[DATA SECTION]
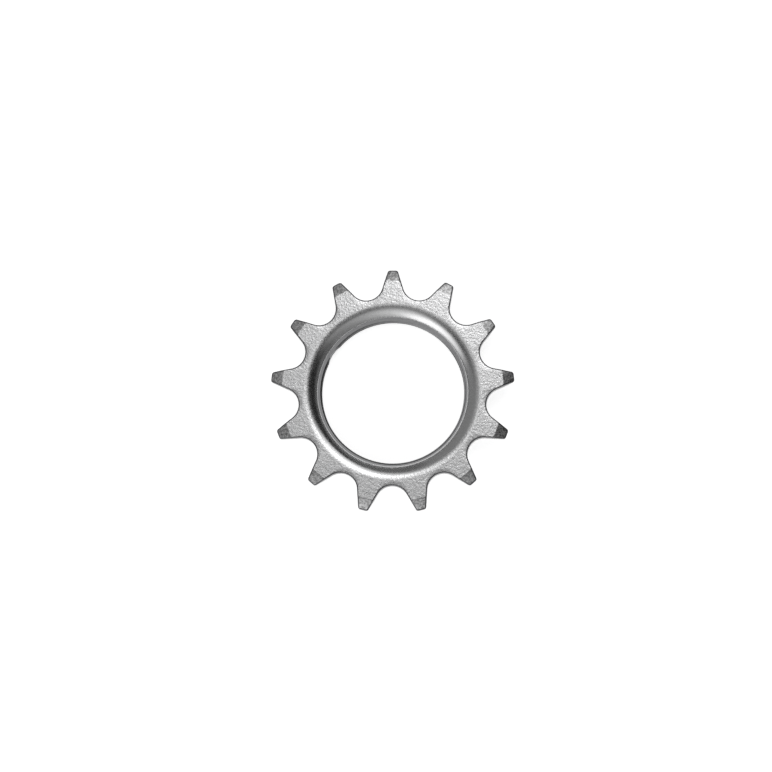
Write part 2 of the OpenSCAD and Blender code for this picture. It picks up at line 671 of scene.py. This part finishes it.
@dataclass(frozen=True)
class SteelFinish:
    """One finish of the plated steel: its colour, its gloss and its fine relief.

    The peel is the soft relief of the plating, with darker speckles in its lows. The pits are the
    finer grain in it, and the turned rings are what a lathe tool leaves.
    """

    # Most of a noise pattern lies between these two values
    NOISE_LOW = 0.35
    NOISE_HIGH = 0.65
    PEEL_DETAIL = 2.0
    PIT_DETAIL = 3.0
    # A wave pattern of scale 1 runs through this many radians in a metre
    WAVE_RATE = 20
    WAVE_DISTORTION = 1.5
    WAVE_DETAIL = 2.0

    name: str
    colour: tuple[float, float, float] = (0.66, 0.66, 0.665)
    speckle: float = 0.1
    roughness: float = 0.3
    roughness_spread: float = 0.08
    peel_size: float = 0.5 * MM
    peel_height: float = 0.05 * MM
    pit_size: float = 0.22 * MM
    pit_height: float = 0.02 * MM
    turned_pitch: float = 0.0
    turned_height: float = 0.0

    def material(self) -> bpy.types.Material:
        """Makes the finish's material.

        Returns:
            The material, with its grain in Object coordinates.
        """
        material = bpy.data.materials.new(self.name)
        material.use_nodes = True
        tree = material.node_tree
        shader = tree.nodes["Principled BSDF"]
        shader.inputs["Metallic"].default_value = 1.0
        place = tree.nodes.new("ShaderNodeTexCoord").outputs["Object"]
        peel = self._noise(tree, place, self.peel_size, self.PEEL_DETAIL)
        pits = self._noise(tree, place, self.pit_size, self.PIT_DETAIL)
        bump = self._bump(tree, peel, self.peel_height, None)
        bump = self._bump(tree, pits, self.pit_height, bump)
        if self.turned_pitch > 0:
            bump = self._bump(tree, self._turned(tree, place), self.turned_height, bump)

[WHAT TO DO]
Print the material above verbatim, first line through the line containing "WAVE_DETAIL = 2.0", both included.

[TASK ANSWER]
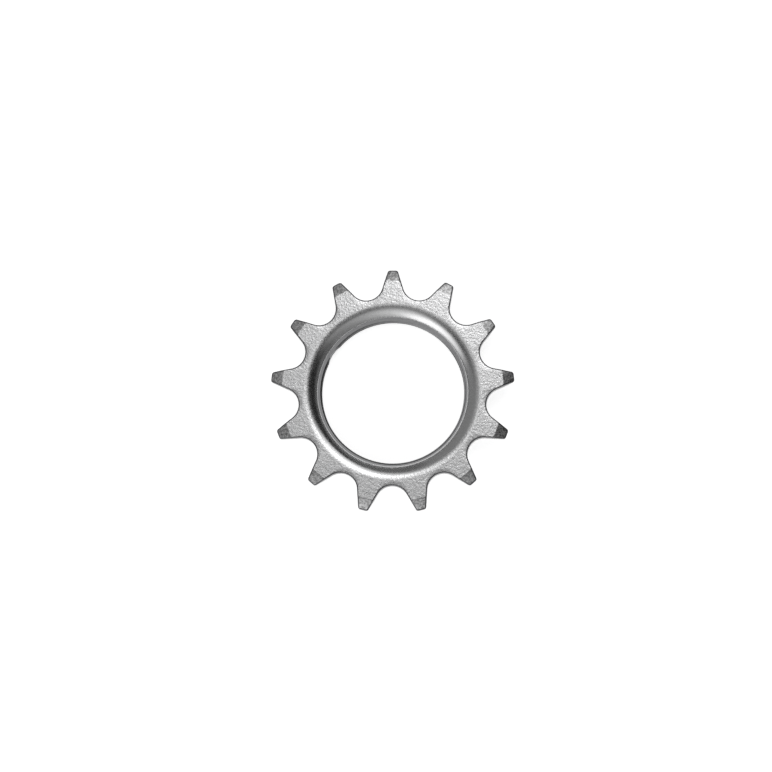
Write part 2 of the OpenSCAD and Blender code for this picture. It picks up at line 671 of scene.py. This part finishes it.
@dataclass(frozen=True)
class SteelFinish:
    """One finish of the plated steel: its colour, its gloss and its fine relief.

    The peel is the soft relief of the plating, with darker speckles in its lows. The pits are the
    finer grain in it, and the turned rings are what a lathe tool leaves.
    """

    # Most of a noise pattern lies between these two values
    NOISE_LOW = 0.35
    NOISE_HIGH = 0.65
    PEEL_DETAIL = 2.0
    PIT_DETAIL = 3.0
    # A wave pattern of scale 1 runs through this many radians in a metre
    WAVE_RATE = 20
    WAVE_DISTORTION = 1.5
    WAVE_DETAIL = 2.0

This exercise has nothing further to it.